How does the data below read from its first line through the line containing "from math import cos, radians, sin, sqrt"? Print those lines exactly.
* * * * *
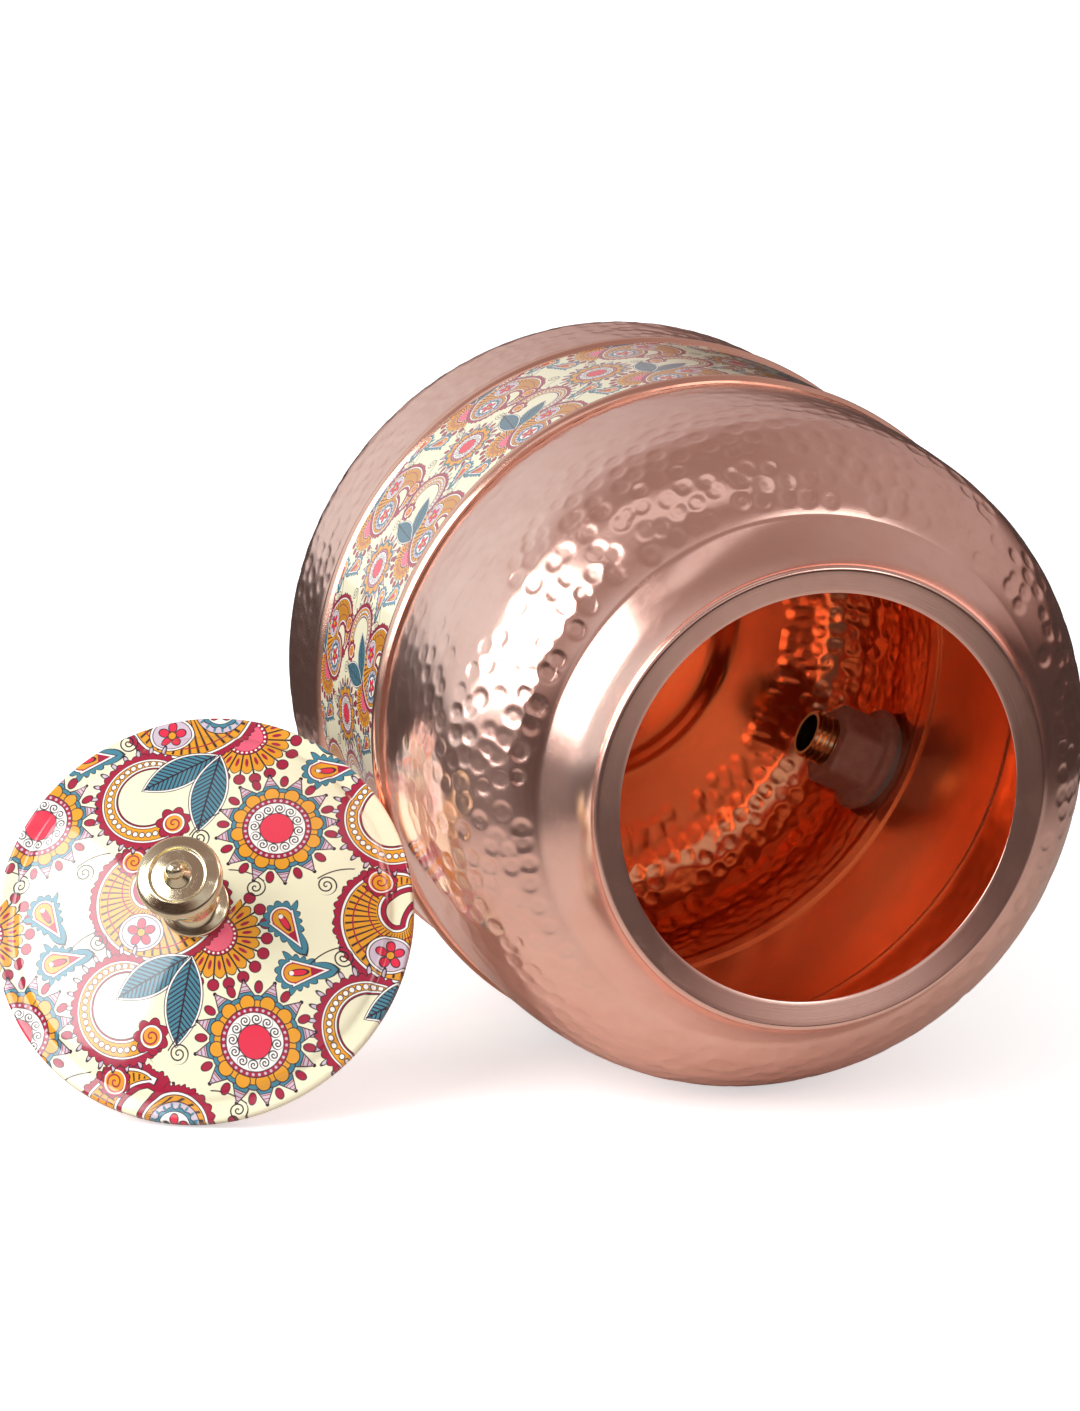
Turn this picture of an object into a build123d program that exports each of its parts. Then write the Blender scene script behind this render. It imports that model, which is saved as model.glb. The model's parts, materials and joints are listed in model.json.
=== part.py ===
from build123d import *
import os
from math import cos, radians, sin, sqrt

# Copper water jug (matka) laid on its side, with its lid leaning against the belly.
# The jug's axis is the Y axis and its mouth faces -Y. The origin is the centre of the base's
# outer face and +Z is up. Heights along the jug run from the base towards the mouth.

os.makedirs("parts", exist_ok=True)

# ---------------------------------------------------------------- driving dimensions (mm)
SHEET = 0.8                 # copper sheet
SEAT_GAP = 0.03             # left between pieces that are soldered or clamped together

WALL_R = 103.6              # lower wall, where the tap is
HEEL_R = 23.0               # round heel between the wall and the flat foot
FOOT_IN_R = 62.0            # inner edge of the flange turned in under the base pan
PAN_R = 69.0
PAN_STEP_R = 50.5           # outer and inner edge of the step up to the pan's raised middle
PAN_RAISED_R = 46.5
PAN_RISE = 3.5

BELT_LOW = 50.0             # start of the lower bead
BELT_HIGH = 121.5           # end of the upper bead
BEAD_W = 6.0                # width of each bead along the jug
BEAD_RISE = 1.3             # how far a bead stands proud of the belt
BELT_LOW_R = 103.8          # outside of the belt next to the lower bead
BELT_HIGH_R = 105.2         # outside of the belt next to the upper bead
PRINT_T = 0.15              # lacquered print

JOGGLE_H = 4.0              # height over which the lower wall steps in to its lap
BELLY_MID = (105.3, 146.0)  # points that the belly's and shoulder's arcs pass through
BELLY_TOP = (104.6, 168.0)
SHOULDER_TOP = (92.5, 197.3)
CREASE = (81.5, 205.0)      # between the hammered shoulder and the smooth neck
NECK_MID = (74.6, 214.6)
NECK_TOP = (71.3, 225.4)
RIDGE = (70.9, 226.7)       # ridge round the lip
LIP_TOP = (69.6, 227.0)
MOUTH = (62.5, 225.2)       # edge of the mouth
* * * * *
Exercise response:
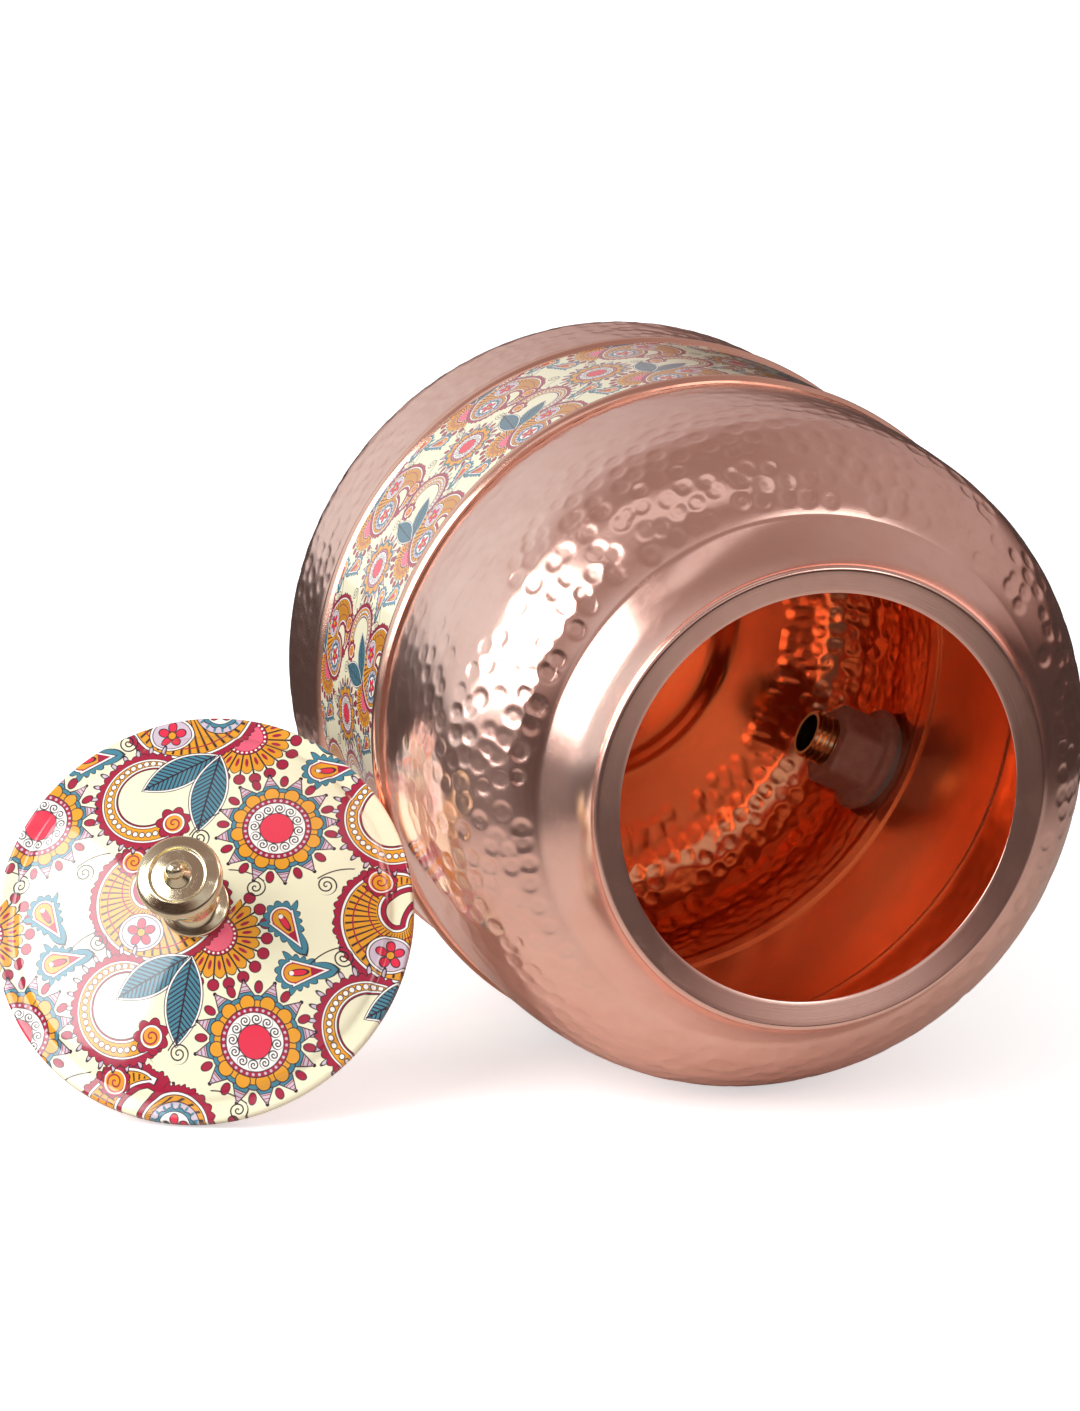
Turn this picture of an object into a build123d program that exports each of its parts. Then write the Blender scene script behind this render. It imports that model, which is saved as model.glb. The model's parts, materials and joints are listed in model.json.
=== part.py ===
from build123d import *
import os
from math import cos, radians, sin, sqrt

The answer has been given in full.